Asian-style spiced beef shin

Matt Tebbutt uses inexpensive and super-flavoursome shin of beef on the bone in this rich and fragrant slow-cooked main course
By Matt Tebbutt
Asian-style spiced beef shin
  • Rating:
  • Serves: 4-6
  • Cook Time: 2 hours 30 minutes
  • Prep Time: 15 minutes plus at least 4 hours resting time
  • Effort: easy


  • 2 tbsp olive oil
  • 2 medium onions, sliced
  • 4 cloves garlic, roughly chopped
  • 6 cm piece root ginger, chopped
  • 3 kg beef shin, on the bone, cut into thick slices through the bone (ask your butcher to do this for you)
  • 200 ml Shaoxing rice wine
  • small bunch coriander, finely chopped stalks only (reserve the leaves for garnish)
  • 1 litre beef stock
  • 3-4 tbsp ketjap manis or other sweet soy sauce
  • 2 star anise
  • 1 tsp chinese five spice
  • 1-2 whole dried red chilli, to taste

Tips and Suggestions

Ketjap manis is a very sweet, thick and syrupy Indonesian version of soy sauce.

It is the addition of palm sugar which gives ketjap manis its sweetness, and other ingredients include garlic and star anise.


1. Preheat the oven to 150C/130C fan/gas 2.

2. Heat the olive oil in a large heavy-based casserole dish with a lid over a medium heat. Add the onions and fry for 5-6 minutes, until they are starting to turn golden-brown in places, then stir in the garlic and fry for a further minute or two until golden. Stir in the ginger and cook for a minute until fragrant.

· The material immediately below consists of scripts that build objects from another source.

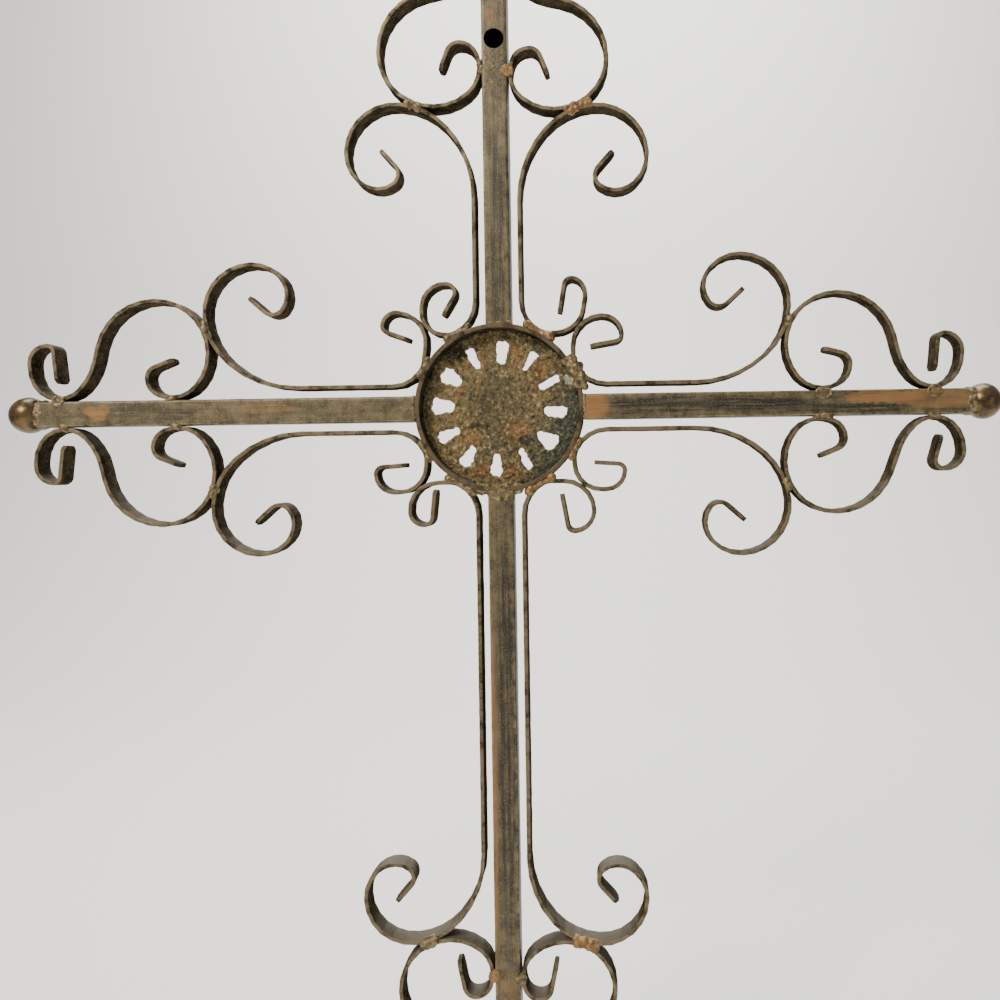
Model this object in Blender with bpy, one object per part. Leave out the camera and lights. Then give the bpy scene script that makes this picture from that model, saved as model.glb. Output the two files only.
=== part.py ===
# Wrought iron cross with C and S scrolls, made to hang on a wall.
# Seen from -Y it shows the side that the photograph shows; +Z is up, +X is to the right.
# The origin is the centre of the hanging hole, on the face of the tube that the hole is cut in.
import math

import bmesh
import bpy
import numpy as np

# Stock, in metres
TUBE_WIDTH = 0.019
TUBE_WALL = 0.0015
TUBE_CORNER_RADIUS = 0.0022
BAR_THICKNESS = 0.0032
BAR_DEPTH = 0.016
BAR_END_CUT = 0.0036
CLEARANCE = 0.0003

# Ring and the cast disc inside it
RING_OUTER_RADIUS = 0.0632
RING_THICKNESS = 0.0036
RING_DEPTH = TUBE_WIDTH
DISC_THICKNESS = 0.0050
DISC_INSET = 0.0010
SLOT_INNER_RADIUS = 0.0335
SLOT_OUTER_RADIUS = 0.0515
DISC_TURN = -3.5
SLOTS_ASIDE = -0.0016

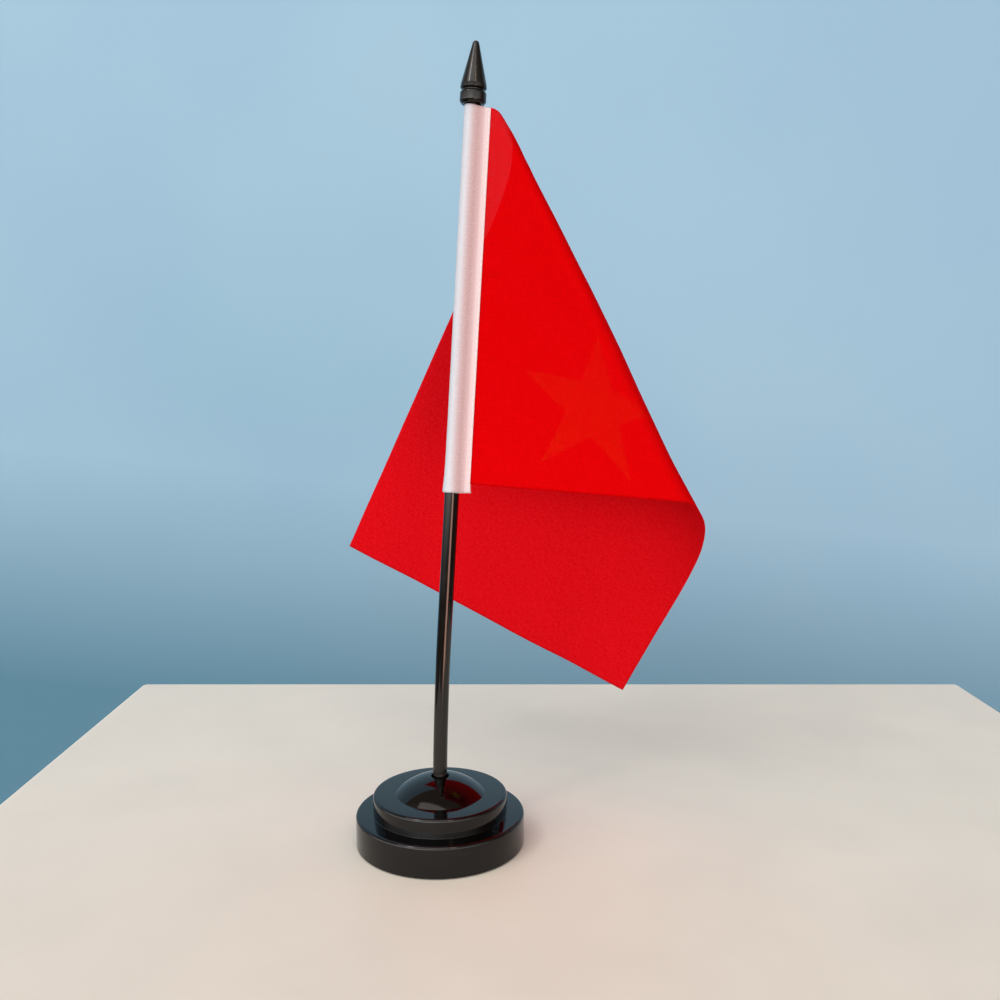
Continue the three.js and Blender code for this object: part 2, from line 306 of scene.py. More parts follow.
# ---------------------------------------------------------------------------------------------
# Materials
# ---------------------------------------------------------------------------------------------
def gloss_plastic():
    """Glossy black moulded plastic with handling haze, fine scratches and specks of dust."""
    g = Graph("base_plastic", (0.003, 0.003, 0.0035), 0.06, IOR=1.42)
    here = g.place()
    haze = g.noise(here, 0.09, 4.0, 0.6)
    scratches = g.ramp(g.noise(g.place((1, 0.06, 1), (0, 0, 0.6)), 2.2, 3.0), 0.60, 0.72)
    crossing = g.ramp(g.noise(g.place((0.06, 1, 1), (0, 0, -0.4)), 1.9, 3.0), 0.61, 0.73)
    scuffs = g.math("MAXIMUM", scratches, crossing)
    specks = g.add("TexVoronoi", {"Vector": here, "Scale": 0.42})
    dust = g.ramp(specks.outputs["Distance"], 0.045, 0.02)
    wear = g.math("MULTIPLY", g.worn_edges(), g.ramp(g.noise(here, 0.8, 3.0), 0.4, 0.7))
    colour = g.mix(g.ramp(haze, 0.3, 0.7), (0.0005, 0.0006, 0.0008), (0.0013, 0.0013, 0.0016))
    colour = g.mix(g.math("MULTIPLY", wear, 0.5), colour, (0.0045, 0.0045, 0.0045))
    colour = g.mix(g.math("MULTIPLY", dust, 0.55), colour, (0.30, 0.29, 0.27))
    g.set("Base Color", colour)
    rough = g.ramp(haze, 0.3, 0.75, 0.045, 0.10)
    rough = g.math("ADD", rough, g.math("MULTIPLY", scuffs, 0.05))
    rough = g.math("ADD", rough, g.math("MULTIPLY", dust, 0.5))
    g.set("Roughness", rough)
    g.set("Normal", g.bump(g.noise(here, 0.05, 1.0), 0.10, onto=g.bump(scuffs, 0.0015)))
    return g.material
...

3. Add the beef shin to the pan and fry for 7-8 minutes, turning once, until brown on both sides (you may need to do this in batches, in which case remove the fried onions, garlic and ginger so they don't burn, returning them to pan with the last batch).

4. Pour the Shaoxing wine into the pan, let it bubble then scrape up any browned bits stuck to the bottom of the pan.

5. Stir in the coriander stalks, stock, ketjap manis, star anise, five spice powder and dried chilli. Bring to the boil then cover with a lid and transfer to the oven to cook for at least 2 hours, or until the meat is tender and falling away from the bone.

6. Leave the dish to rest, covered, for about 10 minutes before serving to ensure the meat is extra tender. If the sauce is too thin, transfer the meat to a warm plate and boil the sauce over a high heat until reduced to the desired consistency.

7. Serve garnished with coriander leaves, with steamed rice and stir-fried vegetables on the side.